As a senior, he played in the 2009 East Coast Bowl All-Star Game, an all-star game featuring players from smaller colleges and universities, where he had several pass break ups during the game. He also ran a 4.26 40-yard sprint at BYU's pro day.

Lewis also competed in track at Southern Utah. He was a seven-time Mid-Continent Conference/The Summit League 100-meter champion while attending SUU. His sprinting career suffered a setback when he dislocated his shoulder at SUU's spring football game in April 2008. Lewis recalled the injury: "It was like a dagger. I felt like it was over for me, both track and football. But I stayed focused and keep the drive and determination and came back." One month after the injury, Lewis qualified for the NCAA West Regional with a time of 10.61 seconds at the Mid-Continent Conference Championships. At the West Regional, Lewis qualified to advance to the NCAA Track and Field Championships with a time of 10.40 seconds. Lewis recalled his participation in the NCAA Track and Field Championship: "That was a great experience. It doesn't get any higher than that: To get a chance to face those guys at the top of the collegiate level."
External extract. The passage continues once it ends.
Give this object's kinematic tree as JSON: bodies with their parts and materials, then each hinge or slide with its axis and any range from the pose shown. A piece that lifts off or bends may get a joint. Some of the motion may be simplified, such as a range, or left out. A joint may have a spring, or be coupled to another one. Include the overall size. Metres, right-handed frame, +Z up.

Lewis also twice broke Southern Utah's 60-meter dash record, with times of 6.88 in 2007 and 6.72 in 2008. He was named the conference's athlete of the week four times. In February 2009, Lewis was named one of the top 50 sprinters in the country. He was also named SUU's Male Athlete of the Year in April 2008.

==Professional football==
Lewis had tryouts with multiple NFL teams but did not sign a contract.

==2011 IFAF World Championship==
In June 2011, Lewis was selected by USA Football to play for the 2011 United States national American football team at the 2011 IFAF World Championship in Austria. With 13 tackles, three tackles for loss, two blocked punts, one interception, and three pass breakups in four games, Lewis helped lead Team USA to the gold medal at the 2011 World Championship. He was selected as a first-team All-World defensive back and received the award as the Best Defensive Back at the 2011 World Championship.